O James é muito legal - típico guitarrista "normal" fazendo uma demo "normal" e objetiva. As demos da própria Roland carregam o estigma de "guitarra para nerds" que infelizmente vemos desde os anos 80 - e mesmo o Steve Stevens não ajuda em nada. Essa demo, por exemplo (clique) é muito brega e na minha opinião espanta qualquer guitarrista curioso que vá até o site da Roland checar o GR-55. Mas esqueçam essas bobagens. Depois de sacar o sistema com o James, o resto é complementar:



Aqui a demo da empresa para o GR-55. O estilo "TV Globo" do locutor é inadequado e kitsch, pra variar:


         Então, se vocês acompanharam até agora, do meu ponto de vista, continuo sem muito interesse em utilizar a guitarra pra gerar sons de piano, sopros, sintetizadores, etc. O legal mesmo desse sistema são as modelações e afinações. De brinde, um multi efeitos de alta qualidade e o sintetizador.

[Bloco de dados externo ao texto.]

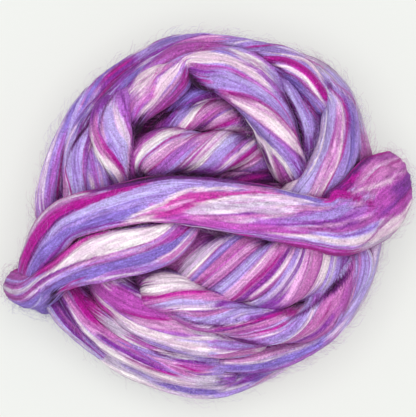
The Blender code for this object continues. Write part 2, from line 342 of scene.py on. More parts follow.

Não a utilizaria muito em casa - os timbres que ela modela eu já tenho em outras guitarras e todos de alta qualidade. A mão na roda, a puta mão na roda disso tudo, é a extrema versatilidade para ensaios e shows ao vivo. Não há o que pague sair de uma strato em afinação padrão para uma tele em open G e depois passar para um violão Martin D28 (o GR-55 modela o corpo/ressonância de vários violões Gibson e esse Martin), tudo com apenas dois cliques... :)

Com os vídeos do youtube e o manual, em menos de dois dias já dominei relativamente bem o sistema e criei meus próprios patches. Já posso tocar Gimme All Your Lovin' (Les Paul com humbucker/Marshall/afinação padrão), Honk Tonk Women (Telecaster/Twin/Open G) e Shake Your Money Maker (Les Paul com P90/Twin Reverb/Open E com slide) com apenas uma guitarra e não três!

Dessa vez eu e a Roland nos entendemos :)

PS: Se alguém da Roland está lendo isso, novamente chamo a atenção para os detalhes dos captadores e bloco da ponte e, por favor, vocês vendem a guitarra sem o cabo de 13 pinos GK e o GR-55 também sem o cabo. Putz! No sense. As lojas nem sempre têm esse cabo disponível e temos que adquiri-lo separadamente - um banho de água fria justamente quando não precisamos.